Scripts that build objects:
——————————

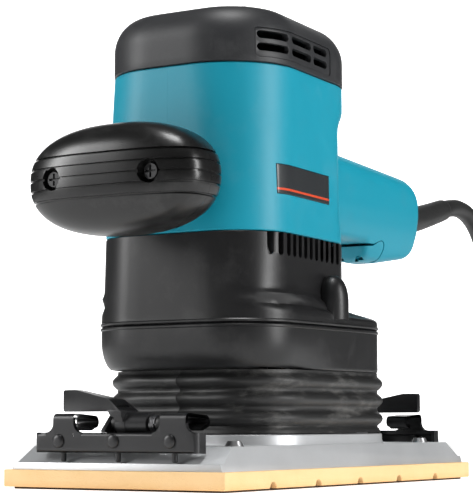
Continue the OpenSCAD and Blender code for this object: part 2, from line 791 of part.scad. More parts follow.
module plug_pins() {
    color("silver") for (s = [-1, 1]) translate([plug_x + s * 9.5, plug_y - 52, plug_z]) rotate([90, 0, 0])
        cylinder(d = 4.8, h = 19);
}

// ---------- Pad assembly ----------
module pad_facing() {
    color("#2b2320") block([-pad_w / 2 + facing_inset, pad_w / 2 - facing_inset],
        [-pad_l / 2 + facing_inset, pad_l / 2 - facing_inset], [0, facing_t]);
}

module sanding_pad() {
    pitch = pad_l / (groove_count + 1);
    color("#f3d3a4") difference() {
        block([-pad_w / 2, pad_w / 2], [-pad_l / 2, pad_l / 2], [facing_t, pad_top]);
        for (i = [1:groove_count]) translate([-pad_w, -pad_l / 2 + i * pitch, facing_t]) rotate([0, 90, 0])
            cylinder(d = groove_w, h = 2 * pad_w);
    }
}

pivot_y = pad_l / 2 - 10.5;      // distance of each clamp pivot from the middle
pivot_z = plate_z + 9.6;
ear_x = [-19.9, 3.2];            // ears on the plate that carry a clamp's pivot pin
cup_r = 21;

module base_plate() {
    hw = pad_w / 2 - plate_inset;
    hl = pad_l / 2 - plate_inset + 0.3;
    z0 = pad_top;
    slope_end = hl - ledge_l - bevel_l;
    color("#cfd1d2") difference() {
        union() {
            intersection() {
                along_y(-hl, hl) polygon([[-hw, z0], [hw, z0], [hw - 3, plate_z], [3 - hw, plate_z]]);
                along_x(-hw, hw) polygon([[-hl, z0], [hl, z0], [hl, lip_z], [hl - ledge_l, lip_z],
                    [slope_end, plate_z], [-slope_end, plate_z], [ledge_l - hl, lip_z], [-hl, lip_z]]);
            }
            slab(bellows_plan, 2, plate_z - 1, deck_z);
            on_axis() translate([0, -throw, deck_z - 1]) cylinder(r = cup_r, h = 16);
            for (t = [-1, 1], x = ear_x) at_end(t) translate([x, 0, 0]) along_x(-1.4, 1.4)
                union() {
                    translate([pivot_y, pivot_z]) circle(r = hub_r);
                    polygon([[pivot_y - 9, plate_z - 1], [pivot_y - 4, plate_z - 1], [pivot_y + 0.6, plate_z - 4],
                        [pivot_y + 0.8, pivot_z - 3], [pivot_y - 3, pivot_z + 2.2]]);
                }
        }
        on_axis() translate([0, -throw, deck_z + 4.4]) cylinder(r = 14 + press, h = 20);
        on_axis() translate([0, -throw, deck_z + 1]) cylinder(r = 10, h = 20);
        for (t = [-1, 1]) translate([-60, t * pivot_y, pivot_z]) rotate([0, 90, 0])
            cylinder(d = pivot_d + 2 * press, h = 120);
        for (p = plate_spots) translate([p[0], p[1], 0]) cylinder(r = 2 + fit, h = 100);
    }
}

module eccentric_bearing() {
    color("silver") on_axis() translate([0, -throw, deck_z + 4.4]) ball_bearing(14, pin_d / 2, 8);
}

module bearing_retainer() {
    color("dimgray") on_axis() translate([0, -throw, deck_z + 12.4 + fit]) difference() {
        cylinder(r = 14, h = 1.6);
        translate([0, 0, -1]) cylinder(r = 11, h = 4);
    }
}

plate_spots = [[-44, -86], [44, -86], [-44, 86], [44, 86]];
module plate_screws() {
    color("silver") for (p = plate_spots) translate([p[0], p[1], plate_z]) pan_screw(4, 2.2, 2, 9);
}

// ---------- Paper clamps; the rear one is drawn and the front one is the same, turned half round ----------
module at_end(end) {
    rotate(end > 0 ? 0 : 180) children();
}

bar_out = pad_l / 2 - 2;         // outer face of the bar
bar_low = pivot_z - 12.4;
bar_depth = 7;
sheet = 2;
rivet_x = 29;
tabs = [[-37, -24], [21, 32]];   // hooks that stand up from the bar
lug_x = [-22.7, 6];              // lugs of the bar on the pivot pin
lug_t = 2;
barrel_x = [-14.1, 1.6];         // ends of the lever's barrel
hub_r = 3.7;
barrel_r = 4.7;
tab_top = pivot_z + 4.4;
web_z = pivot_z + 5.6;           // lower edge of the lever's handle

module pivot_pin(end) {
    color("dimgray") at_end(end) translate([lug_x[0] - 1.5, pivot_y, pivot_z]) rotate([0, 90, 0])
        cylinder(d = pivot_d, h = lug_x[1] - lug_x[0] + 3);
}

module clamp_bar(end) {
    back = bar_out - bar_depth;
    color("#242424") at_end(end) difference() {
        union() {
            // formed channel: outer web with a lower and an upper flange
            along_x(-bar_l / 2, bar_l / 2) difference() {
                polygon([[back, bar_low], [bar_out - 2, bar_low], [bar_out, bar_low + 2], [bar_out, bar_low + bar_h],
                    [back + 2, bar_low + bar_h], [back + 2, bar_low + 5], [back, bar_low + 5]]);
                polygon([[back - 1, bar_low + sheet], [bar_out - sheet, bar_low + sheet],
                    [bar_out - sheet, bar_low + bar_h - sheet], [back - 1, bar_low + bar_h - sheet]]);
            }
            for (tab = tabs) along_x(tab[0], tab[1]) polygon([
                [bar_out - sheet, bar_low + 2], [bar_out, bar_low + 2], [bar_out, tab_top - 2], [bar_out - 2, tab_top],
                [bar_out - 16, tab_top - 1], [bar_out - 18.3, tab_top - 3.5], [bar_out - 17.3, tab_top - 5.4],
                [bar_out - 13.3, tab_top - 7], [bar_out - 12.5, tab_top - 5.4], [bar_out - 16, tab_top - 3.9],
                [bar_out - 15.4, tab_top - 2.7], [bar_out - sheet, tab_top - 1.8]]);
            for (x = lug_x) along_x(x - lug_t / 2, x + lug_t / 2) {
                translate([pivot_y, pivot_z]) circle(r = hub_r);
                polygon([[pivot_y, pivot_z + hub_r], [pivot_y + 3, pivot_z + 3], [bar_out, bar_low + bar_h - 0.5],
                    [bar_out - 3, bar_low + bar_h - 1.5], [pivot_y + 1, pivot_z - 3.4]]);
            }
        }
        translate([-60, pivot_y, pivot_z]) rotate([0, 90, 0]) cylinder(d = pivot_d + 2 * run, h = 120);
        for (x = [-rivet_x, 0, rivet_x]) translate([x, bar_out - 10, bar_low + 5]) rotate([-90, 0, 0])
            cylinder(r = 1.5 + press, h = 20);
    }
}

module bar_rivets(end) {
    color("#303030") at_end(end) for (x = [-rivet_x, 0, rivet_x]) {
        translate([x, bar_out - 4, bar_low + 5]) rotate([-90, 0, 0]) cylinder(r = 1.5, h = 4 + eps);
        translate([x, bar_out, bar_low + 5]) rotate([-90, 0, 0]) cylinder(r1 = 3, r2 = 2.2, h = 1.2);
        translate([x - 1.5, bar_out - 1.9, lip_z + gap]) cylinder(r = 1.2, h = bar_low - lip_z - gap - eps);
    }
}

// Barrel on the pivot pin, an arm over it, and a wedge-shaped handle that reaches to the side
module lever(end) {
    far = lever_reach;
    top = web_z + lever_h;
    color("#1d1d1d") at_end(end) difference() {
        union() {
            intersection() {
                along_y(pivot_y - 20, bar_out) polygon([[-2.6, web_z - 0.4], [far, web_z - 0.4], [far, top], [far - 9, top],
                    [5.3, top - 4.6]]);
                translate([0, 0, web_z - 5]) linear_extrude(30) polygon([[-2.6, bar_out - 1.5], [-2.6, pivot_y - 7],
                    [far, pivot_y - 12], [far, pivot_y - 9]]);
            }
            along_x(-2.6, barrel_x[1]) polygon([[pivot_y - 5, web_z], [pivot_y - 4, pivot_z], [pivot_y + 4.6, pivot_z],
                [pivot_y + 6.2, pivot_z + 3], [pivot_y + 6.8, web_z]]);
            translate([barrel_x[0], pivot_y, pivot_z]) rotate([0, 90, 0])
                cylinder(r = barrel_r, h = barrel_x[1] - barrel_x[0]);
        }
        translate([-30, pivot_y, pivot_z]) rotate([0, 90, 0]) cylinder(d = pivot_d + 2 * run, h = 60);
    }
}

module lever_spring(end) {
    color("silver") at_end(end) translate([barrel_x[0] - 4.1, pivot_y, pivot_z]) rotate([0, 90, 0]) difference() {
        cylinder(r = hub_r, h = 4);
        translate([0, 0, -1]) cylinder(d = pivot_d + 2 * run, h = 20);
    }
}

module front_pivot_pin() { pivot_pin(-1); }
module rear_pivot_pin() { pivot_pin(1); }
module front_lever_spring() { lever_spring(-1); }
module rear_lever_spring() { lever_spring(1); }
module front_lever() { lever(-1); }
module rear_lever() { lever(1); }
module front_clamp_bar() { clamp_bar(-1); }
module rear_clamp_bar() { clamp_bar(1); }
module front_bar_rivets() { bar_rivets(-1); }
module rear_bar_rivets() { bar_rivets(1); }

housing_right();
housing_left();
housing_screws();
top_cover();
vent_panel_right();
vent_panel_left();
cover_screws();
badge_plate();
fan_housing();
skirt_ring();
ring_screws();
bearing_plate();
bellows();
support_legs();
leg_screws();
grip_front_shell();
grip_rear_shell();
grip_screws();
stator_core();
field_windings();
upper_bearing();
lower_bearing();
brush_holders();
carbon_brushes();
switch_body();
trigger_pin();
trigger();
lock_button();
cord_guard();
cord_clamp();
clamp_screws();
motor_shaft();
armature_core();
armature_windings();
commutator();
cooling_fan();
counterweight();
base_plate();
eccentric_bearing();
bearing_retainer();
sanding_pad();
pad_facing();
plate_screws();
front_pivot_pin();
rear_pivot_pin();
front_lever_spring();
rear_lever_spring();
front_lever();
rear_lever();
front_clamp_bar();
rear_clamp_bar();
front_bar_rivets();
rear_bar_rivets();
power_cord();
cord_coil();
cord_tie();
plug_body();
plug_pins();
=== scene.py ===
import bpy
import bmesh
import json
import math
from math import sin, cos, pi, radians
from mathutils import Vector, Matrix


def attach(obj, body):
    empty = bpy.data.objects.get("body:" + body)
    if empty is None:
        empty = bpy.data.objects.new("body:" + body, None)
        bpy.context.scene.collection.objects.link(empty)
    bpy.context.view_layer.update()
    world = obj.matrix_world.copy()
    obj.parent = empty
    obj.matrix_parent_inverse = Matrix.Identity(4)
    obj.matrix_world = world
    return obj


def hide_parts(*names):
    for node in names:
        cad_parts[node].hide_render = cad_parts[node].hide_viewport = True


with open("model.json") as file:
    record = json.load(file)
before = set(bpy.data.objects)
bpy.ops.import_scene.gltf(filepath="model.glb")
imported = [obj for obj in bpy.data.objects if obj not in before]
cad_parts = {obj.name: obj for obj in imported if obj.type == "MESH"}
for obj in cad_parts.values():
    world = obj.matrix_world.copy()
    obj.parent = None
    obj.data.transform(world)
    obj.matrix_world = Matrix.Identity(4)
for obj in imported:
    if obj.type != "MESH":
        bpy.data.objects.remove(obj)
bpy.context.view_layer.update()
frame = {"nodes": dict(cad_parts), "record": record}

mm = 0.001


# Camera
print("camera")
view = dict(place=(0.465775, -0.747050, 0.028722), azimuth=32.464, pitch=5.318, roll=-0.09, lens=133.2,
            sensor=36.0)


def makeCamera():
    data = bpy.data.cameras.new("camera")
    data.lens = view["lens"]
    data.sensor_width = view["sensor"]
    data.sensor_fit = "AUTO"
    data.clip_start = 0.01
    data.clip_end = 20
    cam = bpy.data.objects.new("camera", data)
    bpy.context.scene.collection.objects.link(cam)
    swing = Matrix.Rotation(radians(view["azimuth"]), 4, "Z")
    tilt = Matrix.Rotation(radians(90 + view["pitch"]), 4, "X")
    turn = swing @ tilt @ Matrix.Rotation(radians(view["roll"]), 4, "Z")
    cam.matrix_world = Matrix.Translation(view["place"]) @ turn
    bpy.context.scene.camera = cam


makeCamera()


# Mesh helpers
def newObject(name, mesh):
    obj = bpy.data.objects.new(name, mesh)
    bpy.context.scene.collection.objects.link(obj)
    return obj


def meshObject(name, points, faces):
    mesh = bpy.data.meshes.new(name)
    mesh.from_pydata([Vector(p) * mm for p in points], [], faces)
    mesh.validate()
    obj = newObject(name, mesh)
    bm = bmesh.new()
    bm.from_mesh(mesh)
    bmesh.ops.recalc_face_normals(bm, faces=bm.faces)
    bm.to_mesh(mesh)
    bm.free()
    return obj


def arcPoints(cx, cy, r, a0, a1, n):
    return [(cx + r * cos(radians(a0 + (a1 - a0) * i / n)), cy + r * sin(radians(a0 + (a1 - a0) * i / n)))
            for i in range(n + 1)]


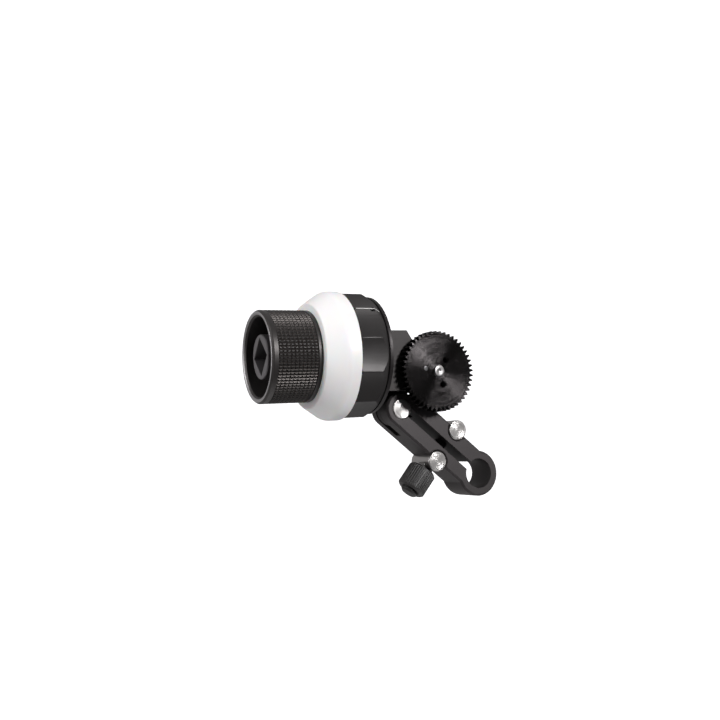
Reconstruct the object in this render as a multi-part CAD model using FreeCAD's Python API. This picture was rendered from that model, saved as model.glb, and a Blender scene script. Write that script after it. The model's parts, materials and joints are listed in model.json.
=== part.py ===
import FreeCAD, Part
import math
import os

# A rod-mounted follow focus. X runs from the focus knob towards the drive gear,
# Y runs along the support rod away from the operator, Z is up, all in millimetres.
# The origin is the centre of the rod clamp's bore.

Vector = FreeCAD.Vector
along_x = Vector(1, 0, 0)
along_y = Vector(0, 1, 0)
along_z = Vector(0, 0, 1)

# Fits between pieces
running_fit = 0.03
pin_fit = 0.02
seat_fit = 0.02
free_gap = 0.3
axial_play = 0.05
screw_gap = 0.15
shaft_end_gap = 0.15

# Hex recess of each screw, drawn round, as shares of the head
key_radius_share = 0.5
key_depth_share = 0.5

# Clamp arm
rod_radius = 7.5
rod_wall = 4.0
arm_angle = 41.0
arm_thickness = 18.0
arm_half_width = 9.9
arm_length = 54.5
arm_end_radius = 8.3
arm_taper_start = 38.5
arm_edge = 1.0
slit_width = 4.4
slit_drop = 0.4
clevis_width = 5.0
clevis_back_cheek = 5.5
clevis_depth = 10.5
barrel_radius = 5.0
barrel_proud = 0.2
barrel_bevel = 0.35
pin_hole_bevel = 0.25
cradle_gap = 0.05
cradle_bevel = 0.9
clamp_distance = 23.0
clamp_screw_radius = 3.0
clamp_hole_gap = 0.3
clamp_screw_bevel = 0.5

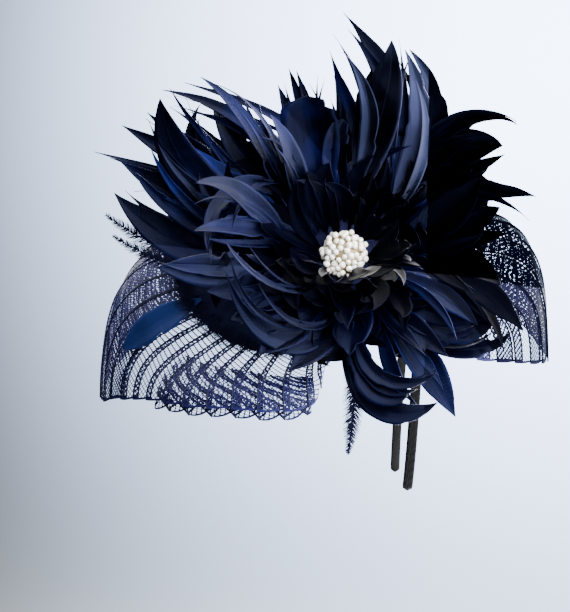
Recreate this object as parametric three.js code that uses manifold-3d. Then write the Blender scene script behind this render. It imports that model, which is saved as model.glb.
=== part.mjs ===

——————————

Retype verbatim the lines that run from the line containing "housing_right();" to the line containing "in imported if", both inclusive, and no others.

housing_right();
housing_left();
housing_screws();
top_cover();
vent_panel_right();
vent_panel_left();
cover_screws();
badge_plate();
fan_housing();
skirt_ring();
ring_screws();
bearing_plate();
bellows();
support_legs();
leg_screws();
grip_front_shell();
grip_rear_shell();
grip_screws();
stator_core();
field_windings();
upper_bearing();
lower_bearing();
brush_holders();
carbon_brushes();
switch_body();
trigger_pin();
trigger();
lock_button();
cord_guard();
cord_clamp();
clamp_screws();
motor_shaft();
armature_core();
armature_windings();
commutator();
cooling_fan();
counterweight();
base_plate();
eccentric_bearing();
bearing_retainer();
sanding_pad();
pad_facing();
plate_screws();
front_pivot_pin();
rear_pivot_pin();
front_lever_spring();
rear_lever_spring();
front_lever();
rear_lever();
front_clamp_bar();
rear_clamp_bar();
front_bar_rivets();
rear_bar_rivets();
power_cord();
cord_coil();
cord_tie();
plug_body();
plug_pins();
=== scene.py ===
import bpy
import bmesh
import json
import math
from math import sin, cos, pi, radians
from mathutils import Vector, Matrix


def attach(obj, body):
    empty = bpy.data.objects.get("body:" + body)
    if empty is None:
        empty = bpy.data.objects.new("body:" + body, None)
        bpy.context.scene.collection.objects.link(empty)
    bpy.context.view_layer.update()
    world = obj.matrix_world.copy()
    obj.parent = empty
    obj.matrix_parent_inverse = Matrix.Identity(4)
    obj.matrix_world = world
    return obj


def hide_parts(*names):
    for node in names:
        cad_parts[node].hide_render = cad_parts[node].hide_viewport = True


with open("model.json") as file:
    record = json.load(file)
before = set(bpy.data.objects)
bpy.ops.import_scene.gltf(filepath="model.glb")
imported = [obj for obj in bpy.data.objects if obj not in before]
cad_parts = {obj.name: obj for obj in imported if obj.type == "MESH"}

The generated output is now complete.